Sutter’s eyes, however, were glued to one of Kariya’s opponents in the Hockey East conference – an undersized, relentless forward from Quebec on the Vermont Catamounts named Martin St. Louis.
“I loved him from the first time I saw him play,” Sutter said. His brother, Darryl, will coach the Calgary Flames against St. Louis and the Canadiens on Thursday.
“This isn’t a knock on Paul Kariya, but I thought Marty was as good a player as Paul was, and Paul ended up being the big draft pick…every time I watched [Marty] play, I thought, ‘What’s going on here? Why hasn’t this guy been drafted?’”
After his stint with the Bruins, Sutter found himself back in his native Alberta as the head coach of the Flames in the 1997-98 season and hadn’t forgotten about the college kid he’d seen play a couple of years earlier.
“One of the first things I did when I went to Calgary when we were getting ready for camp was talk to some of our scouts about Martin St. Louis,” Sutter said.
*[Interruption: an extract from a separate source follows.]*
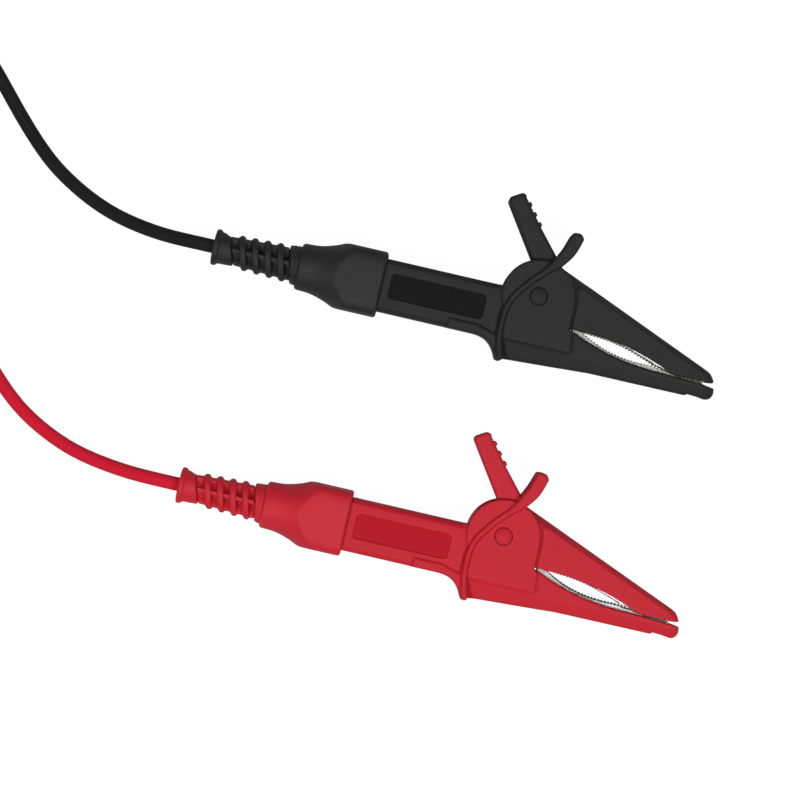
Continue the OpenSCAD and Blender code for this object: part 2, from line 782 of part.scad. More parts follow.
module piece(name, lead) {
  if (name == "housing_near") housing_near(lead);
  if (name == "housing_far") housing_far(lead);
  if (name == "jaw_lever") jaw_lever(lead);
  if (name == "upper_jaw_liner") upper_jaw_liner(lead);
  if (name == "lower_jaw_liner") lower_jaw_liner(lead);
  if (name == "pivot_pin") pivot_pin(lead);
  if (name == "pivot_cap_near") color(lead_colour(lead)) pivot_cap();
  if (name == "pivot_cap_far") color(lead_colour(lead)) mirror([0, 0, 1]) pivot_cap();
  if (name == "torsion_spring") torsion_spring(lead);
  if (name == "crimp_ferrule") crimp_ferrule(lead);
  if (name == "conductor") conductor(lead);
  if (name == "lead_in") lead_in(lead);
  if (name == "boot") boot(lead);
  if (name == "bend_relief") bend_relief(lead);
}

module table_piece(name, lead) {
  if (name == "cord") cord(lead);
  if (name == "cord_coil") cord_coil(lead);
  if (name == "coil_tie") coil_tie(lead);
  if (name == "cord_tail") cord_tail(lead);
  if (name == "plug_relief") plug_relief(lead);
  if (name == "plug_lead_in") plug_lead_in(lead);
  if (name == "plug_body") plug_body(lead);
  if (name == "plug_shroud") plug_shroud(lead);
  if (name == "plug_pin") plug_pin(lead);
  if (name == "plug_spring_cage") plug_spring_cage(lead);
}

for (lead = [0, 1])
  for (name = PIECES)
    if (wanted(lead, name))
      translate([lead_at(lead)[0], lead_at(lead)[1], 0]) {
        translate([0, 0, mid_z]) piece(name, lead);
        table_piece(name, lead);
      }
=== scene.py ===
"""A pair of insulated alligator clip leads, one black and one red, dressed around their frame.

Inside the shape code every length is in millimetres about a clip's own pivot: X runs along
the jaws, Y toward the thumb lever and Z up from the clip's middle plane. Points turn into
metres in the shared frame only when a piece is made.
"""

import json
import logging
import math
from dataclasses import dataclass, field
from enum import Enum
from typing import Callable, Mapping, Sequence

import bmesh
import bpy
import numpy as np
from bpy.types import Material, Mesh, Node, NodeSocket, NodeTree, Object
from mathutils import Euler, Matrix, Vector
from mathutils.geometry import delaunay_2d_cdt


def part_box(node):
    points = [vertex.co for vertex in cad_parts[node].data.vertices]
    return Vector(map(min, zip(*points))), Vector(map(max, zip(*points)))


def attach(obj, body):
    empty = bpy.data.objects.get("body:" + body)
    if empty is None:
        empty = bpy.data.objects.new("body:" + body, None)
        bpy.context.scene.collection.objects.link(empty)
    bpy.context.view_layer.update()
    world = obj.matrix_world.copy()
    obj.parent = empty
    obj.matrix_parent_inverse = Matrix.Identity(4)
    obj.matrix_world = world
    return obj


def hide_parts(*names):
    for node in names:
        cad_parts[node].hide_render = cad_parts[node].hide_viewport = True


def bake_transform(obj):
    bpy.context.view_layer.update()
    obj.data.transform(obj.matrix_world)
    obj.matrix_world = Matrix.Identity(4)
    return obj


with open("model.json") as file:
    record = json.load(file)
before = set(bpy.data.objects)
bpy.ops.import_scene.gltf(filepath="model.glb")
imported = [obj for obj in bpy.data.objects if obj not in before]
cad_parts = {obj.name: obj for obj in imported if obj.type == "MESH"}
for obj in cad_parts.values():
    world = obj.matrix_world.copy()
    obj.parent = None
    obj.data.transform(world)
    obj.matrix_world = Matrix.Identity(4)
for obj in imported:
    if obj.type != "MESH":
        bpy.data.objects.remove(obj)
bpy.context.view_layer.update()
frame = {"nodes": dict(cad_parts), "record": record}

MM = 0.001
# Points of one mesh nearer than this are one point, in metres
WELD = 2e-6
# A triangle's height as a share of its side
TRIANGLE_HEIGHT = 0.87
LOG = logging.getLogger("clip_leads")
Points = np.ndarray
Spot = Sequence[float]


# ---- Lines and outlines ----


def smooth_line(points: Sequence[Spot], steps: int) -> Points:
    """Runs a Catmull-Rom curve through points.

    Args:
        points: The points that the curve passes.
        steps: How many points each span gets.

    Returns:
        The curve's points, first and last included.
    """
    p = np.asarray(points, float)
    padded = np.vstack([p[:1], p, p[-1:]])
    made = []
    for a, b, c, d in zip(padded[:-3], padded[1:-2], padded[2:-1], padded[3:]):
        for t in np.arange(steps) / steps:
            squared, cubed = 2 * a - 5 * b + 4 * c - d, 3 * b - a - 3 * c + d
            made.append(0.5 * (2 * b + (c - a) * t + squared * t**2 + cubed * t**3))
    return np.vstack([made, p[-1:]])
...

“They were like all the other scouts in the professional world. For whatever reason, they didn’t think he was ready to be a pro player…I’ll never forget talking to [then Flames general manager Al Coates]. The scouts obviously didn’t feel that he was warranted to get an invite to training camp. That’s all I wanted, was for him to get an invite to training camp, not even for us to sign him. Let’s just get him there; because I knew he had a chance to play.”